_DO THIS_
Begin with the first line of the listing and quote every line through the one containing "Reconstruct the object"; give only those lines.

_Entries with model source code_
----------
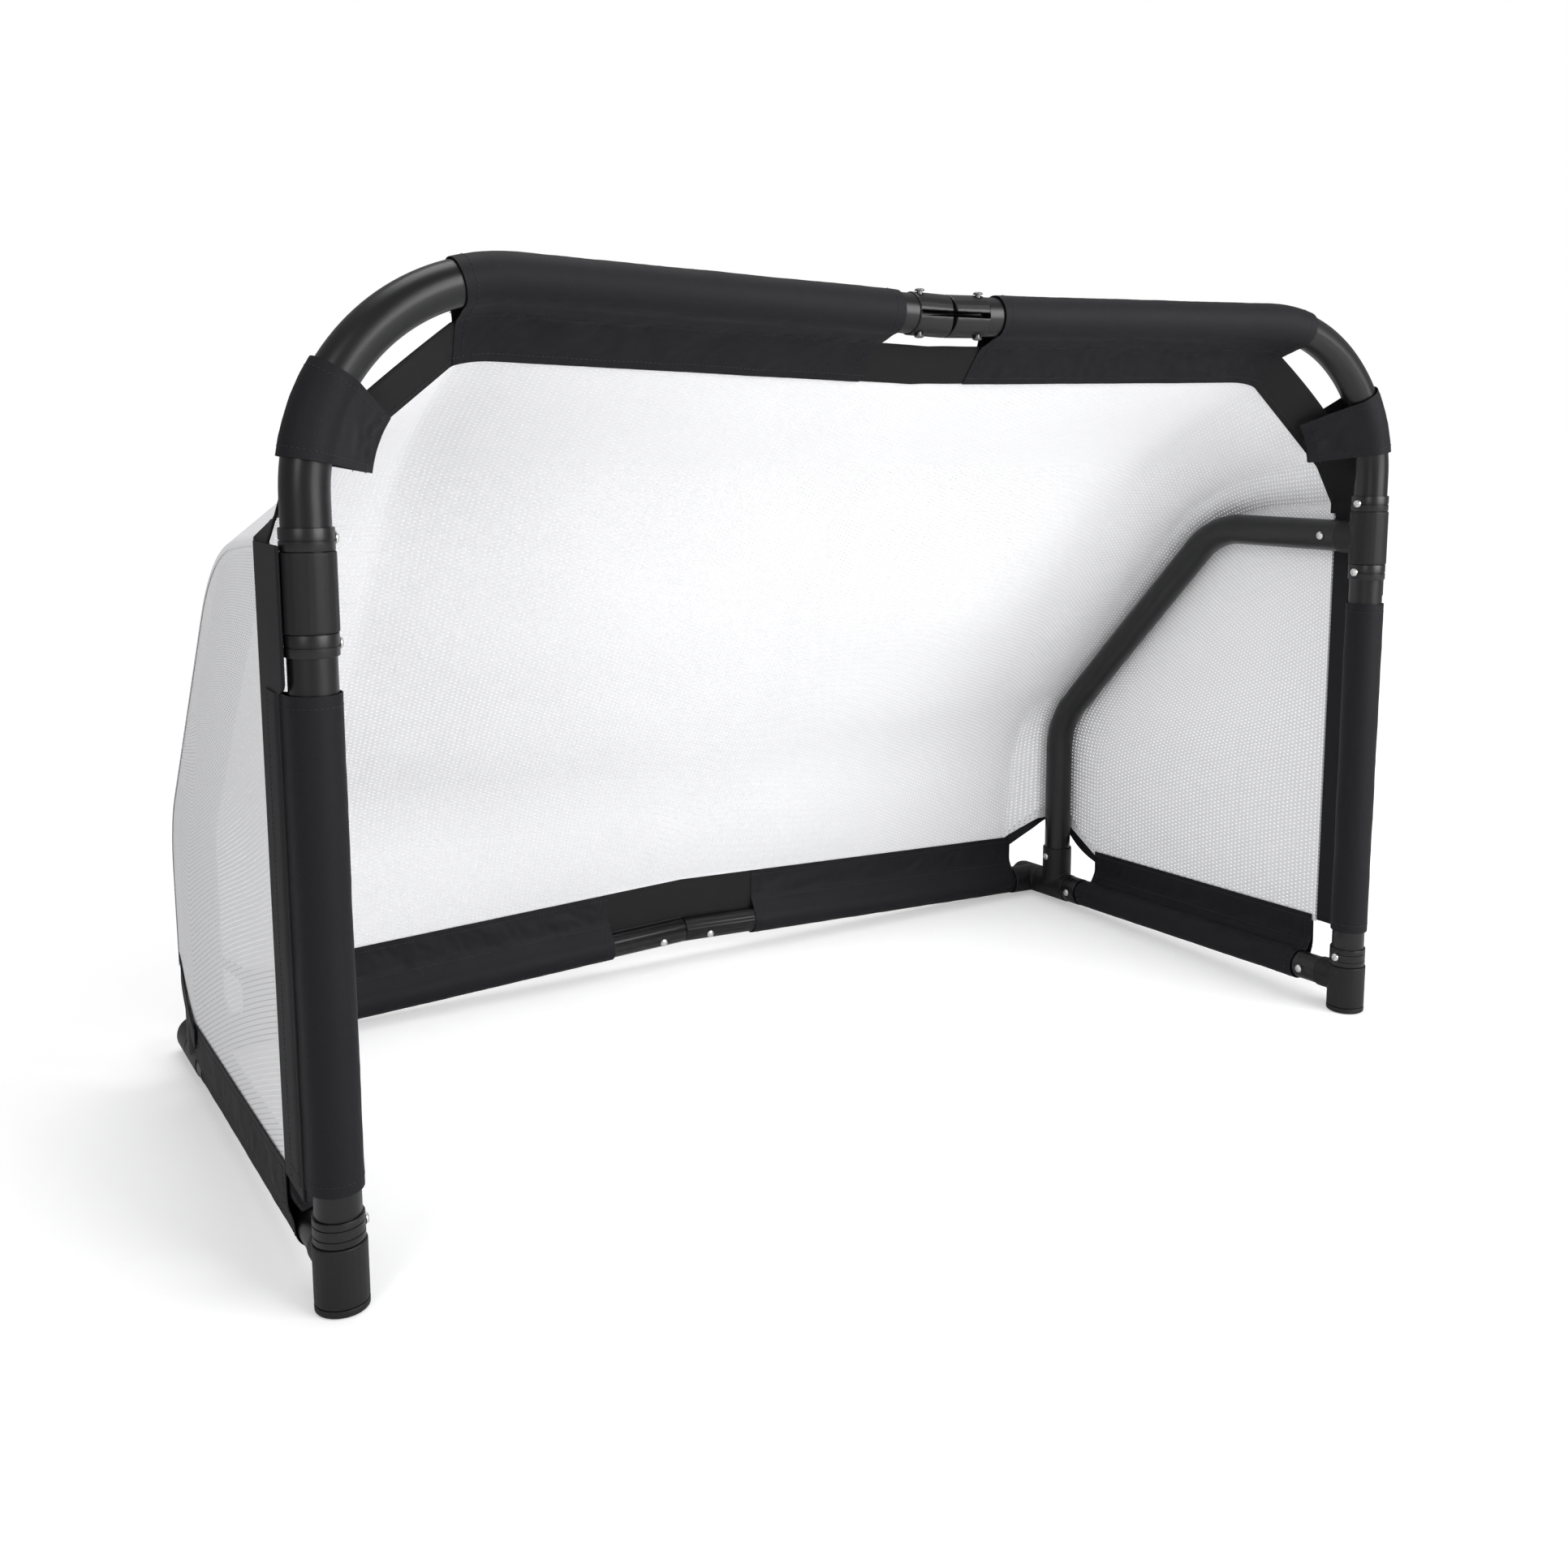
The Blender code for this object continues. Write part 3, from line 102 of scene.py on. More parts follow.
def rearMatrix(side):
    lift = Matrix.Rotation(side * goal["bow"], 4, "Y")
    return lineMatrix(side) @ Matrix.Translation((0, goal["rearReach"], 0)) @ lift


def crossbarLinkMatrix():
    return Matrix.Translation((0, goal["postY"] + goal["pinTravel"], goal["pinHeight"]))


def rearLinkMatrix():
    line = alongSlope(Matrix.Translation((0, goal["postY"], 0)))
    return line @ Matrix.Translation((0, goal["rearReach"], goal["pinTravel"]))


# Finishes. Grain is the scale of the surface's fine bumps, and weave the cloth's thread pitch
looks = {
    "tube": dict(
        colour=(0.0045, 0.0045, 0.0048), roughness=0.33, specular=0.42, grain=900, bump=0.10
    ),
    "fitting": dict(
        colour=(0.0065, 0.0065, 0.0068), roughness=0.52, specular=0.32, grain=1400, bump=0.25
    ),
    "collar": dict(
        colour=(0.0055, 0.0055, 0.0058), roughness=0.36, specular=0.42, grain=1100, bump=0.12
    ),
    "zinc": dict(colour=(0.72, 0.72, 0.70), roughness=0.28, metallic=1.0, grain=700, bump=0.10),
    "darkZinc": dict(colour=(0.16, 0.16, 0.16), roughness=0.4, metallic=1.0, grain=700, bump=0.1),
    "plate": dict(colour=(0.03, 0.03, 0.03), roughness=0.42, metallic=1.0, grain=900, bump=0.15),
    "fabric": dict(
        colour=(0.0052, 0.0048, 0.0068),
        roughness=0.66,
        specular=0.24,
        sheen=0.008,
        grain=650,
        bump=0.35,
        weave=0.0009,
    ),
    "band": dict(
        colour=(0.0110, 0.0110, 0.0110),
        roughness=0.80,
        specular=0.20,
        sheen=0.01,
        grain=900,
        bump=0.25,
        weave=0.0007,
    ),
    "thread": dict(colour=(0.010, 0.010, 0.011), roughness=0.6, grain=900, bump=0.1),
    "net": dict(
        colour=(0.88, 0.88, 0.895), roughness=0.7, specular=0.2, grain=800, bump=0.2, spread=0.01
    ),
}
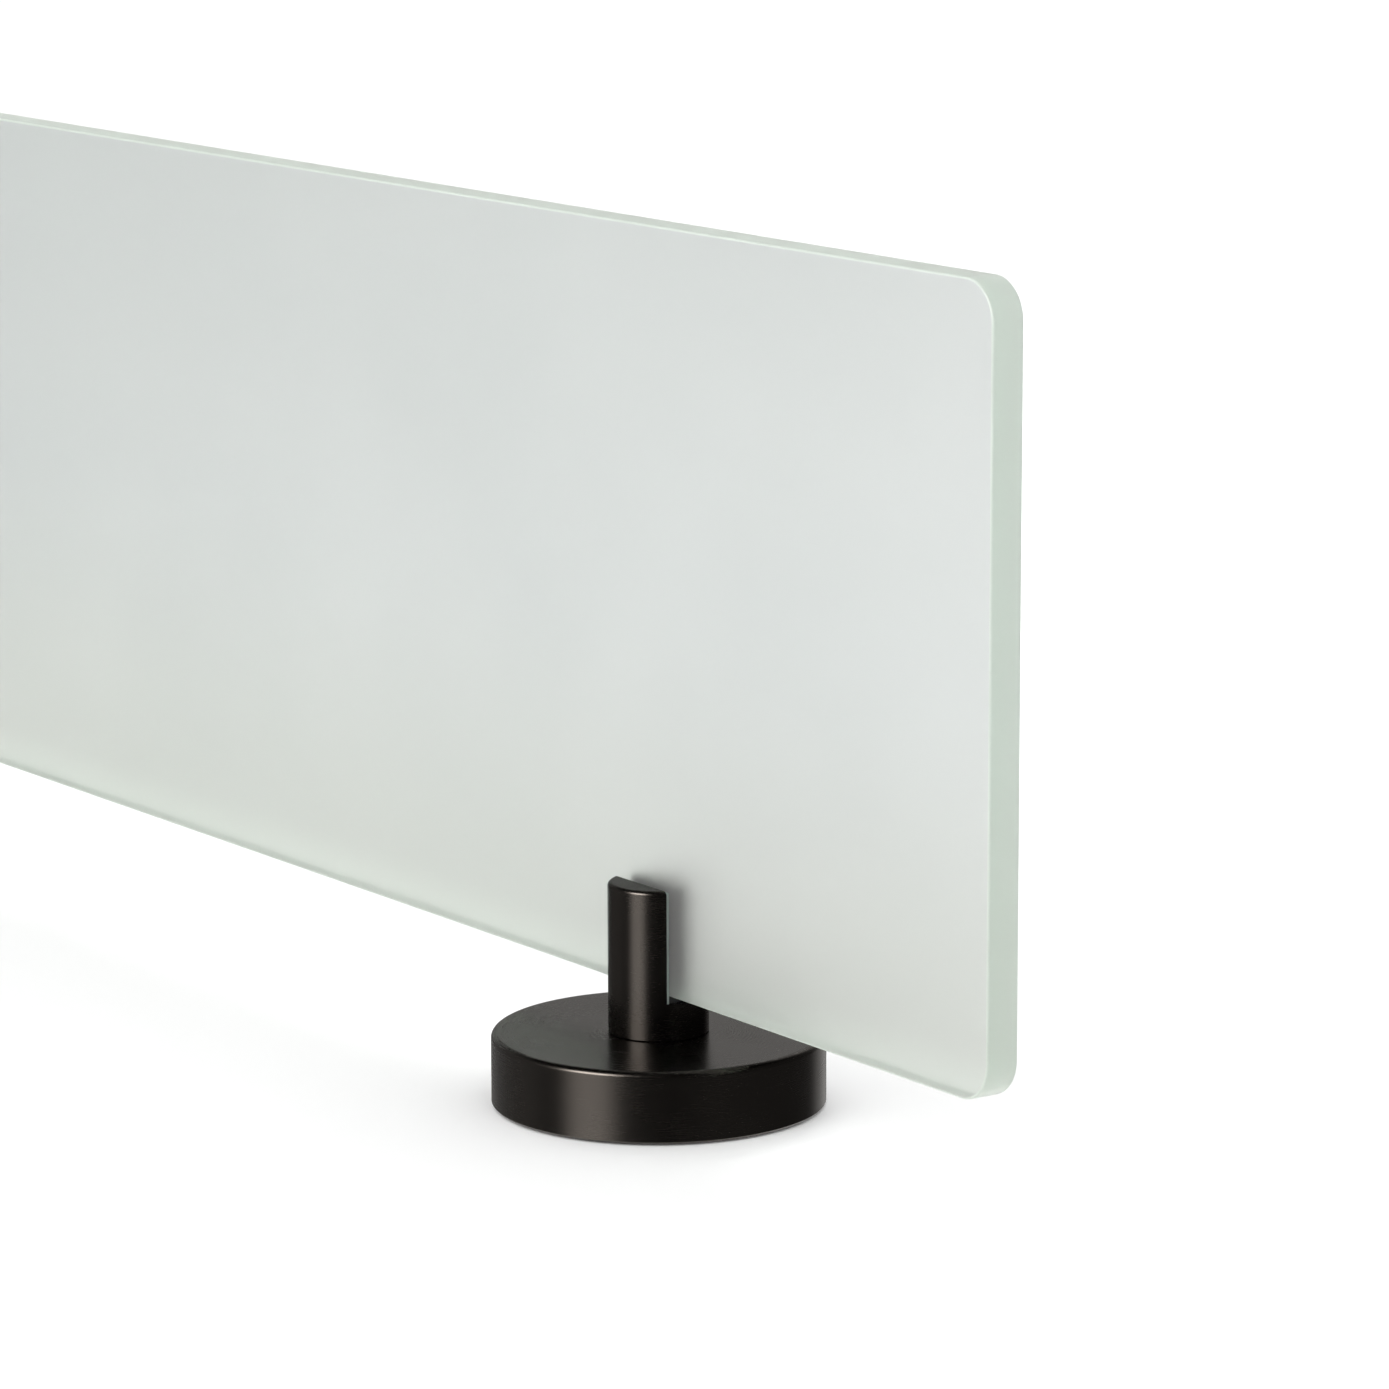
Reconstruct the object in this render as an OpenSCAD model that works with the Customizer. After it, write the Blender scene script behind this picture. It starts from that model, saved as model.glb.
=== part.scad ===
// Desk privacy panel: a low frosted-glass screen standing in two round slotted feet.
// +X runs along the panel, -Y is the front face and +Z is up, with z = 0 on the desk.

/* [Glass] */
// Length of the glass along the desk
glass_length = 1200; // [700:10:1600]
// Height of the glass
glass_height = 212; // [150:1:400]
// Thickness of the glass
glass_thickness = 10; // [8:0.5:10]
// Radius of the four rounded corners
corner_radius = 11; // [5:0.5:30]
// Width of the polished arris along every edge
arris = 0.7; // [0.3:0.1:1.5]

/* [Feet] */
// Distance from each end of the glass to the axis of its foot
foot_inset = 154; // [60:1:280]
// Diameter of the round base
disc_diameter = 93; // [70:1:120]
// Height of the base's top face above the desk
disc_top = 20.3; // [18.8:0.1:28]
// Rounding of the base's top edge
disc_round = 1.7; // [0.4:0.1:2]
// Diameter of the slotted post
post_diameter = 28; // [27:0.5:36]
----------
_RESPONSE TO THIS EXERCISE_
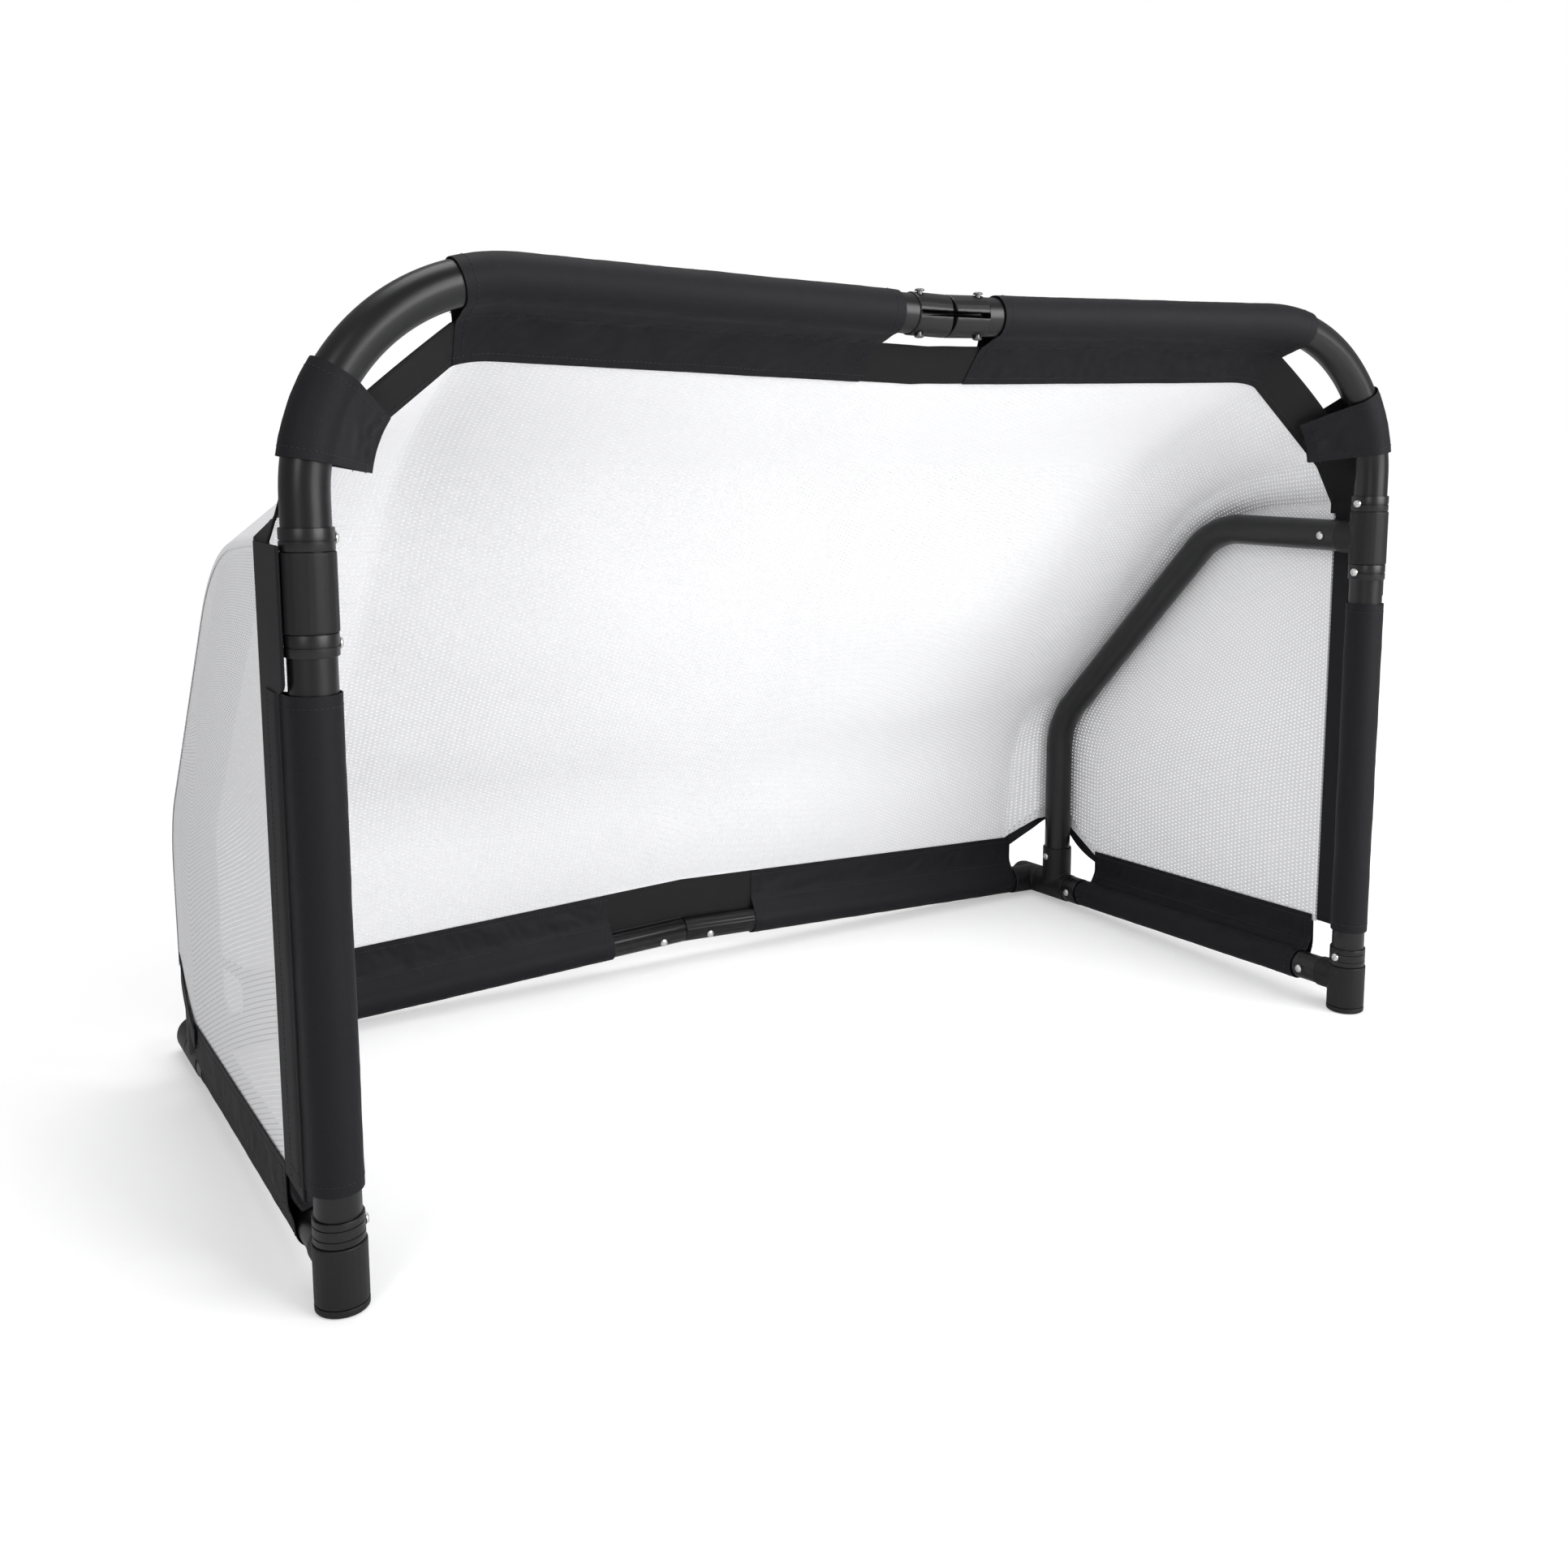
The Blender code for this object continues. Write part 3, from line 102 of scene.py on. More parts follow.
def rearMatrix(side):
    lift = Matrix.Rotation(side * goal["bow"], 4, "Y")
    return lineMatrix(side) @ Matrix.Translation((0, goal["rearReach"], 0)) @ lift


def crossbarLinkMatrix():
    return Matrix.Translation((0, goal["postY"] + goal["pinTravel"], goal["pinHeight"]))


def rearLinkMatrix():
    line = alongSlope(Matrix.Translation((0, goal["postY"], 0)))
    return line @ Matrix.Translation((0, goal["rearReach"], goal["pinTravel"]))


# Finishes. Grain is the scale of the surface's fine bumps, and weave the cloth's thread pitch
looks = {
    "tube": dict(
        colour=(0.0045, 0.0045, 0.0048), roughness=0.33, specular=0.42, grain=900, bump=0.10
    ),
    "fitting": dict(
        colour=(0.0065, 0.0065, 0.0068), roughness=0.52, specular=0.32, grain=1400, bump=0.25
    ),
    "collar": dict(
        colour=(0.0055, 0.0055, 0.0058), roughness=0.36, specular=0.42, grain=1100, bump=0.12
    ),
    "zinc": dict(colour=(0.72, 0.72, 0.70), roughness=0.28, metallic=1.0, grain=700, bump=0.10),
    "darkZinc": dict(colour=(0.16, 0.16, 0.16), roughness=0.4, metallic=1.0, grain=700, bump=0.1),
    "plate": dict(colour=(0.03, 0.03, 0.03), roughness=0.42, metallic=1.0, grain=900, bump=0.15),
    "fabric": dict(
        colour=(0.0052, 0.0048, 0.0068),
        roughness=0.66,
        specular=0.24,
        sheen=0.008,
        grain=650,
        bump=0.35,
        weave=0.0009,
    ),
    "band": dict(
        colour=(0.0110, 0.0110, 0.0110),
        roughness=0.80,
        specular=0.20,
        sheen=0.01,
        grain=900,
        bump=0.25,
        weave=0.0007,
    ),
    "thread": dict(colour=(0.010, 0.010, 0.011), roughness=0.6, grain=900, bump=0.1),
    "net": dict(
        colour=(0.88, 0.88, 0.895), roughness=0.7, specular=0.2, grain=800, bump=0.2, spread=0.01
    ),
}
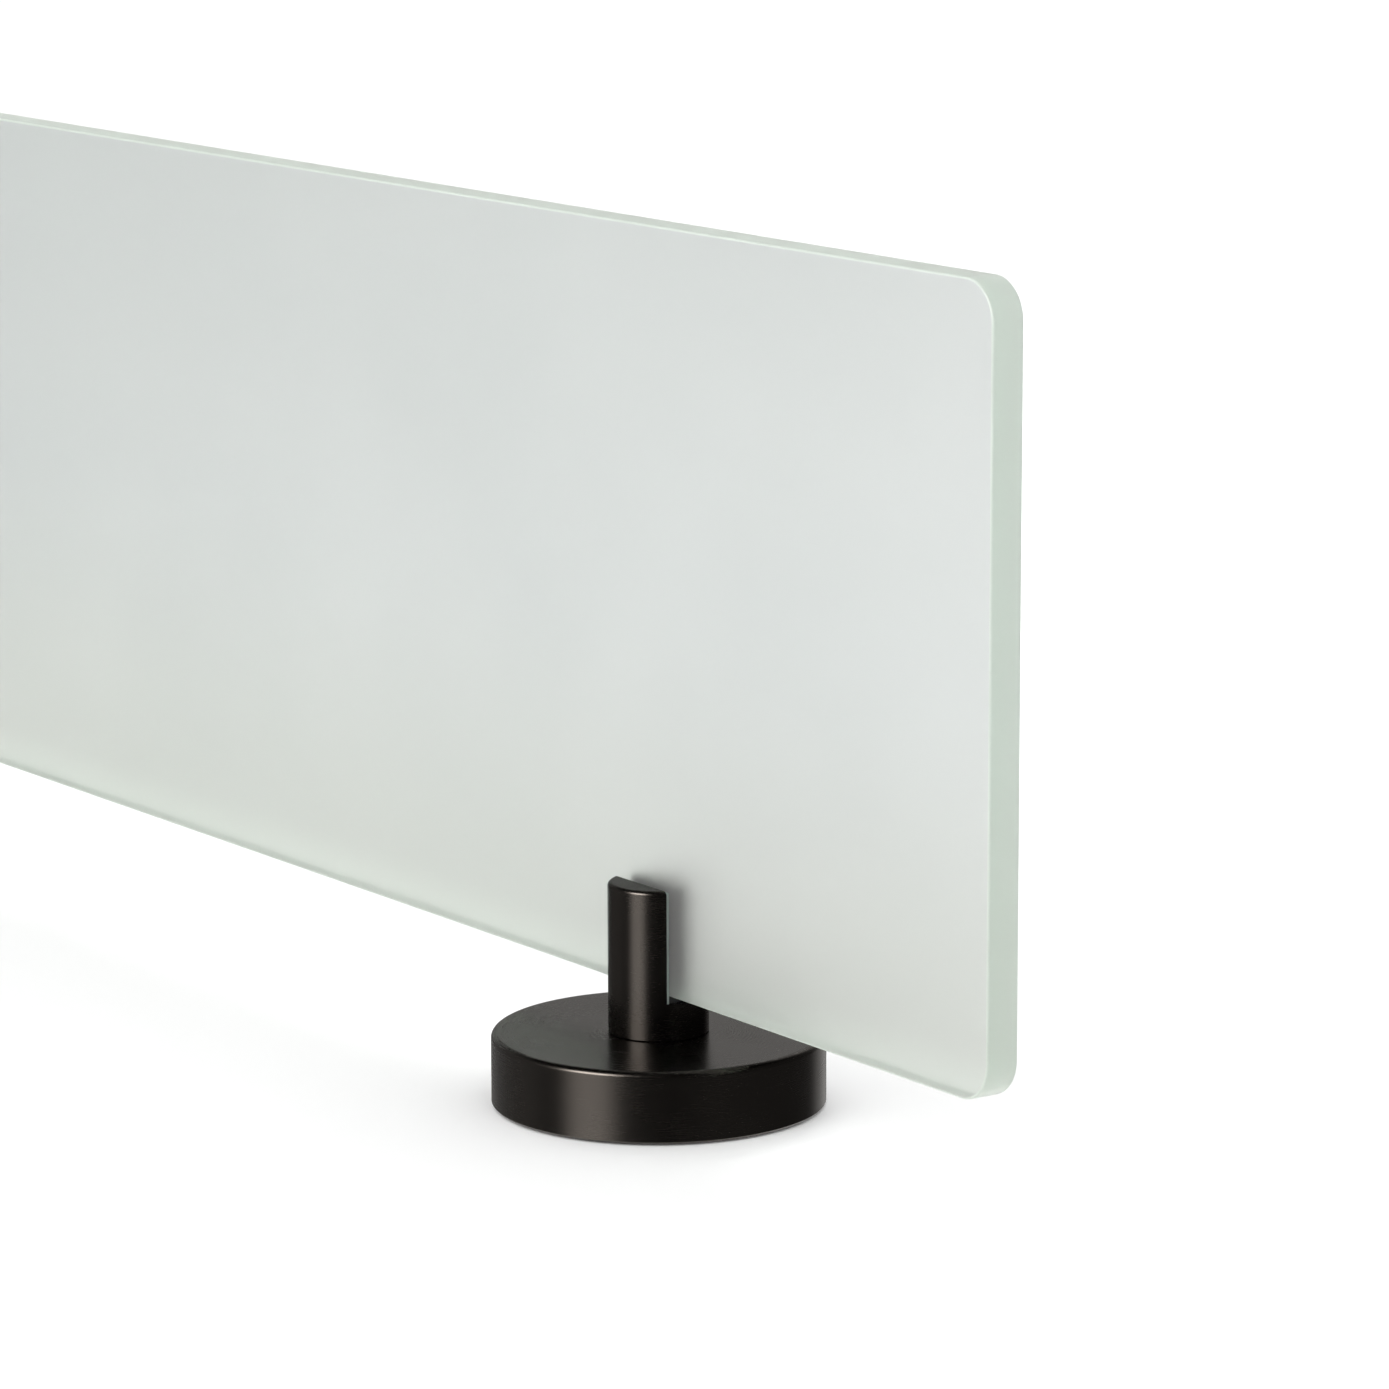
Reconstruct the object in this render as an OpenSCAD model that works with the Customizer. After it, write the Blender scene script behind this picture. It starts from that model, saved as model.glb.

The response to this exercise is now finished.